## What is being asked
Hand back each line, unchanged, from the top down to the line where "const BOWL_REACH = 36.9;" sits.

## Data
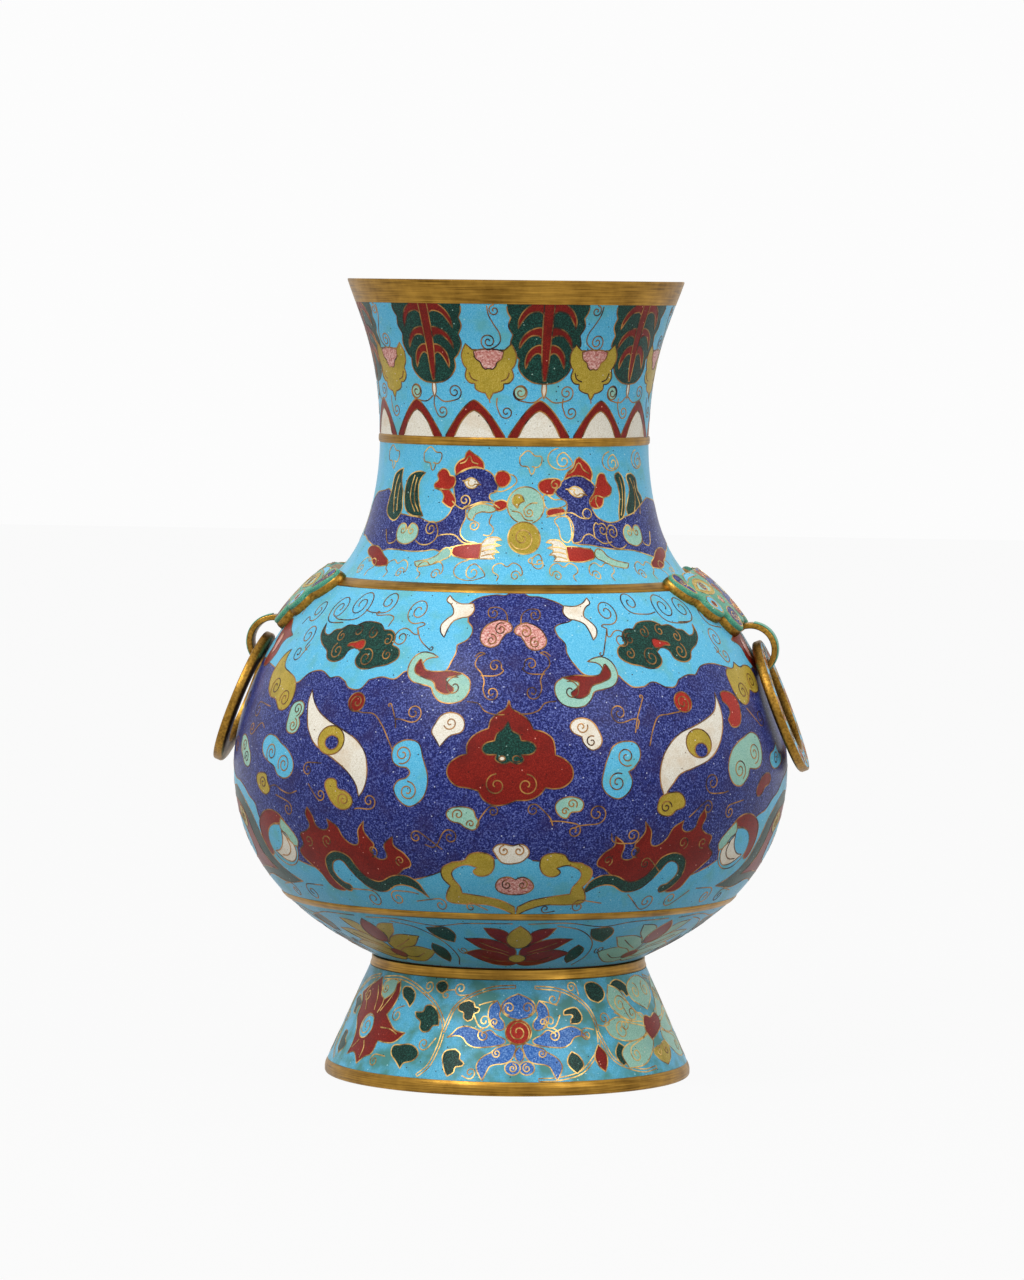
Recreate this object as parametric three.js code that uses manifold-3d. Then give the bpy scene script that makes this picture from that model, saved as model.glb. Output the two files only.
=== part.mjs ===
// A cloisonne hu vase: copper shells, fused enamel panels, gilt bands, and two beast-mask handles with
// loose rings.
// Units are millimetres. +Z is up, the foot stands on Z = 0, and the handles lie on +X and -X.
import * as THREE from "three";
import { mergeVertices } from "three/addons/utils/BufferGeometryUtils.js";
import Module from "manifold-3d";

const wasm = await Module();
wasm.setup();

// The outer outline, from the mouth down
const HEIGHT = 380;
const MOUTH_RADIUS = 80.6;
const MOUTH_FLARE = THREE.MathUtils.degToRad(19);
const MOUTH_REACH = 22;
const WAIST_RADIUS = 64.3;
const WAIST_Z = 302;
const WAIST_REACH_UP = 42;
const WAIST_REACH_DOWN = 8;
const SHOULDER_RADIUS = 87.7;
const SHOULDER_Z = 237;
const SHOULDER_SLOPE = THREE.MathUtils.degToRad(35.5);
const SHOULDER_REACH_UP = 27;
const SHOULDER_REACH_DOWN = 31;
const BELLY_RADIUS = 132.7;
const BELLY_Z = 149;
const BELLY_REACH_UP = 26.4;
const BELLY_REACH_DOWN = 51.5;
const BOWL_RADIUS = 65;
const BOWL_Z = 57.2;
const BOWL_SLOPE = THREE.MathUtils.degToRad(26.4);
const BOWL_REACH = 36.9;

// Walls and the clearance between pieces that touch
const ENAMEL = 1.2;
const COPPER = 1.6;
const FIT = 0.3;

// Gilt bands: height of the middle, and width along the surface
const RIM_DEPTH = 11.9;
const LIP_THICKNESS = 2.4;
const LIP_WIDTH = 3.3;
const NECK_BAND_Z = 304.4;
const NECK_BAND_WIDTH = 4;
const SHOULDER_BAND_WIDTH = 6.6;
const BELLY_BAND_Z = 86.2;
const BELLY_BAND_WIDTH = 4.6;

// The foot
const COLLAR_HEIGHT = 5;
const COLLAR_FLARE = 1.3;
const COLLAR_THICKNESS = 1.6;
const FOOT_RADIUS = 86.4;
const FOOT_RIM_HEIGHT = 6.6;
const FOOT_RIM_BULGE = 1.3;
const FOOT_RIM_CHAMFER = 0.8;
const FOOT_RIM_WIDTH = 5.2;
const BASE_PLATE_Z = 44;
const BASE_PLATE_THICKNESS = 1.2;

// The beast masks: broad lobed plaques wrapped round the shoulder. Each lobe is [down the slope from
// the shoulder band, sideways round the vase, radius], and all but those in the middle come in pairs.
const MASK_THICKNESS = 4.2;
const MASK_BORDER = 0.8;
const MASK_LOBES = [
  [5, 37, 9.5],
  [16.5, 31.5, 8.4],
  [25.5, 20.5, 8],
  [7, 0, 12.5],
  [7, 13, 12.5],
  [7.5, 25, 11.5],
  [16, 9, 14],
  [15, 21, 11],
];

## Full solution
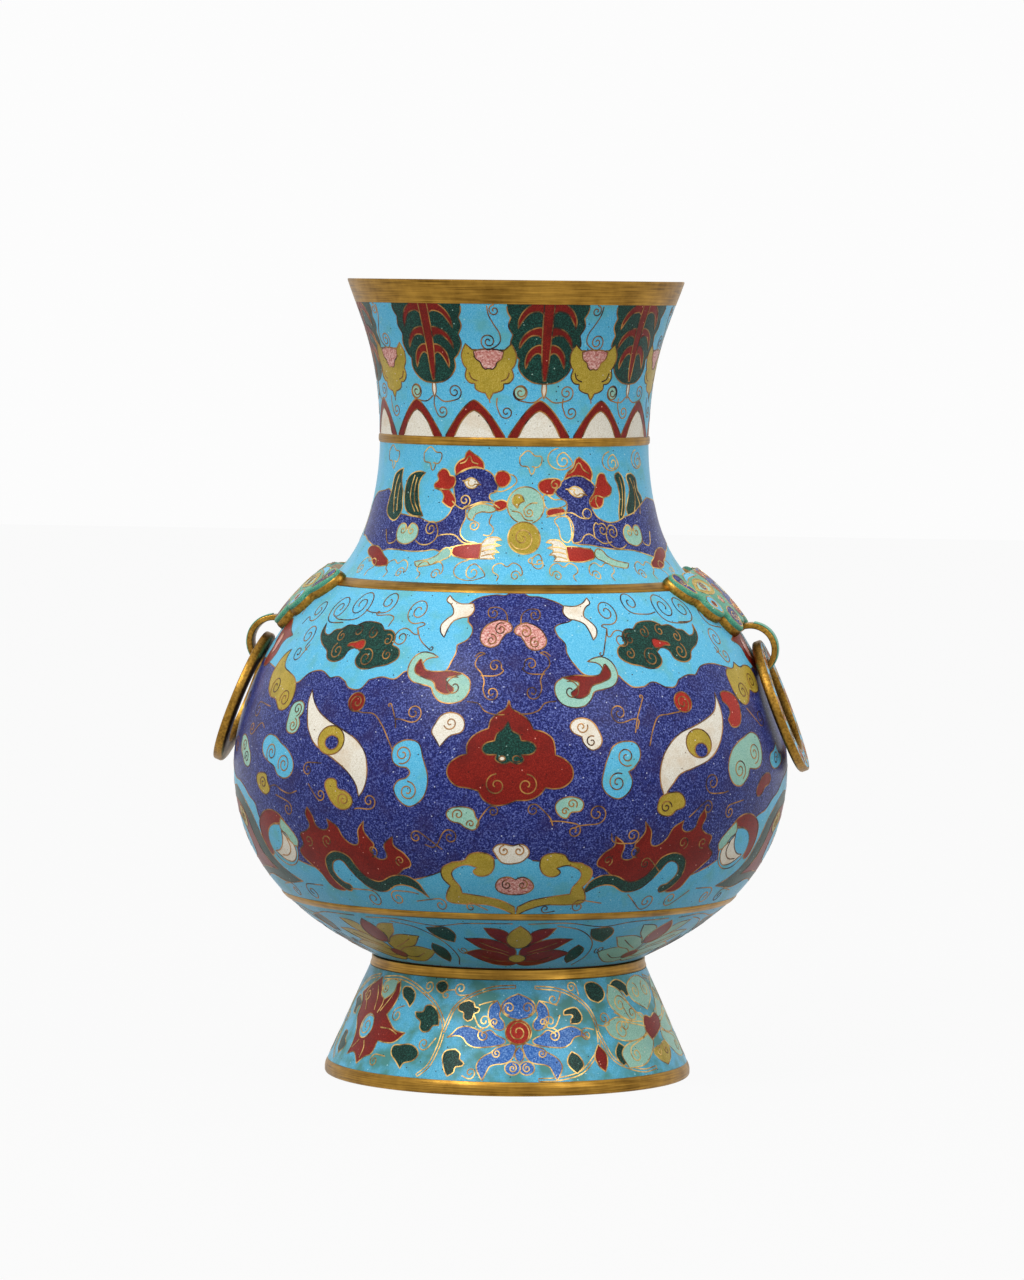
Recreate this object as parametric three.js code that uses manifold-3d. Then give the bpy scene script that makes this picture from that model, saved as model.glb. Output the two files only.
=== part.mjs ===
// A cloisonne hu vase: copper shells, fused enamel panels, gilt bands, and two beast-mask handles with
// loose rings.
// Units are millimetres. +Z is up, the foot stands on Z = 0, and the handles lie on +X and -X.
import * as THREE from "three";
import { mergeVertices } from "three/addons/utils/BufferGeometryUtils.js";
import Module from "manifold-3d";

const wasm = await Module();
wasm.setup();

// The outer outline, from the mouth down
const HEIGHT = 380;
const MOUTH_RADIUS = 80.6;
const MOUTH_FLARE = THREE.MathUtils.degToRad(19);
const MOUTH_REACH = 22;
const WAIST_RADIUS = 64.3;
const WAIST_Z = 302;
const WAIST_REACH_UP = 42;
const WAIST_REACH_DOWN = 8;
const SHOULDER_RADIUS = 87.7;
const SHOULDER_Z = 237;
const SHOULDER_SLOPE = THREE.MathUtils.degToRad(35.5);
const SHOULDER_REACH_UP = 27;
const SHOULDER_REACH_DOWN = 31;
const BELLY_RADIUS = 132.7;
const BELLY_Z = 149;
const BELLY_REACH_UP = 26.4;
const BELLY_REACH_DOWN = 51.5;
const BOWL_RADIUS = 65;
const BOWL_Z = 57.2;
const BOWL_SLOPE = THREE.MathUtils.degToRad(26.4);
const BOWL_REACH = 36.9;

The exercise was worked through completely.